Selama ini, masalah siber di Indonesia baru diatur menurut Undang-Undang Nomor 19 Tahun 2016 tentang Perubahan Atas Undang-Undang Nomor 11 Tahun 2008 tentang Informasi dan Transaksi Elektronik (UU Nomor 19 Tahun 2016). Sayangnya, menurut ahli hukum siber dari Universitas Padjadjaran Sinta Dewi dalam wawancaranya bersama BBC Indonesia, aturan itu masih belum dirumuskan dengan baik. Sinta mencontohkan, satu-satunya pasal yang terkait mengenai cybercrime hanya tercantum pada Pasal 26.
“Jadi tidak komprehensif mengaturnya, seperti apa, dan kewajibannya bagaimana. Akhirnya kerap sekali, hal seperti ini [kebocoran data pribadi],” jelasnya.
Karena itu, penting buat kita mendorong Rancangan Undang-Undang Perlindungan Data Pribadi untuk disahkan segera. Setidaknya, ada tiga poin penting yang berguna untuk menjaga keamanan identitas warga dan pengguna internet.
Baca juga: Dari Pembobolan Akun sampai ‘Sextortion’: Risiko Besar Kebocoran Data Pribadi
Dilansir dari The Conversation, tiga poin ini antara lain, warga berhak memilih informasi apa saja yang bisa dikumpulkan oleh laman atau aplikasi internet, warga berhak menghapus data pribadi yang disimpan oleh perusahaan atau perpanjangannya, dan melindungi warga ketika bersengketa dengan perusahaan besar.
“Ini dibutuhkan untuk melindungi kita semua, agar data tidak dipergunakan oleh korporasi, negara atau individu lain atau punya niat atau kepentingan yang berbeda baik dengan sengaja atau tidak sengaja,” tambah Dhyta.
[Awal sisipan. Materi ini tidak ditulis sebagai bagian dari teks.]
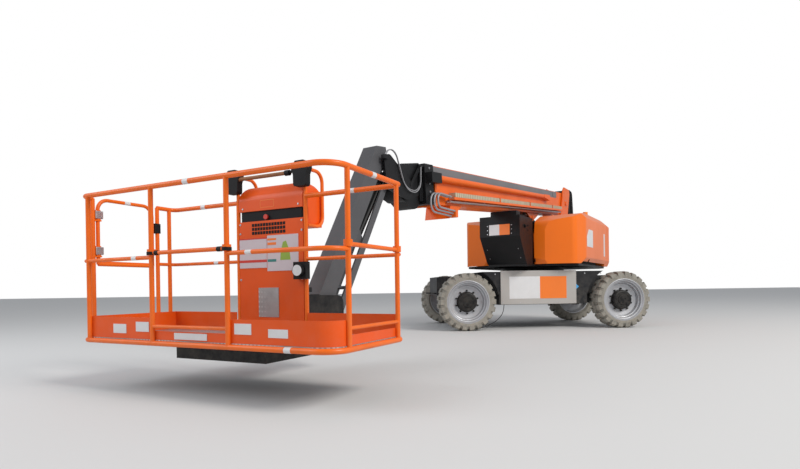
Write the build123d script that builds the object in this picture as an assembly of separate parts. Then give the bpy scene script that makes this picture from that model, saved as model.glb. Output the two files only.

Sekarang jawabannya ada di pemerintah. Melihat banyak sekali kebocoran data yang “dibiarkan”, apakah kini mereka tergerak untuk sesegera mungkin membahas RUU PDP? Apakah mereka bersedia melakukan asesmen-asesmen yang lebih berfaedah dibandingkan saling lempar kesalahan dan bikin blunder. Ya, kalau berharap pada pemerintah enggak bisa, masa iya harus berharap pada Bjorka?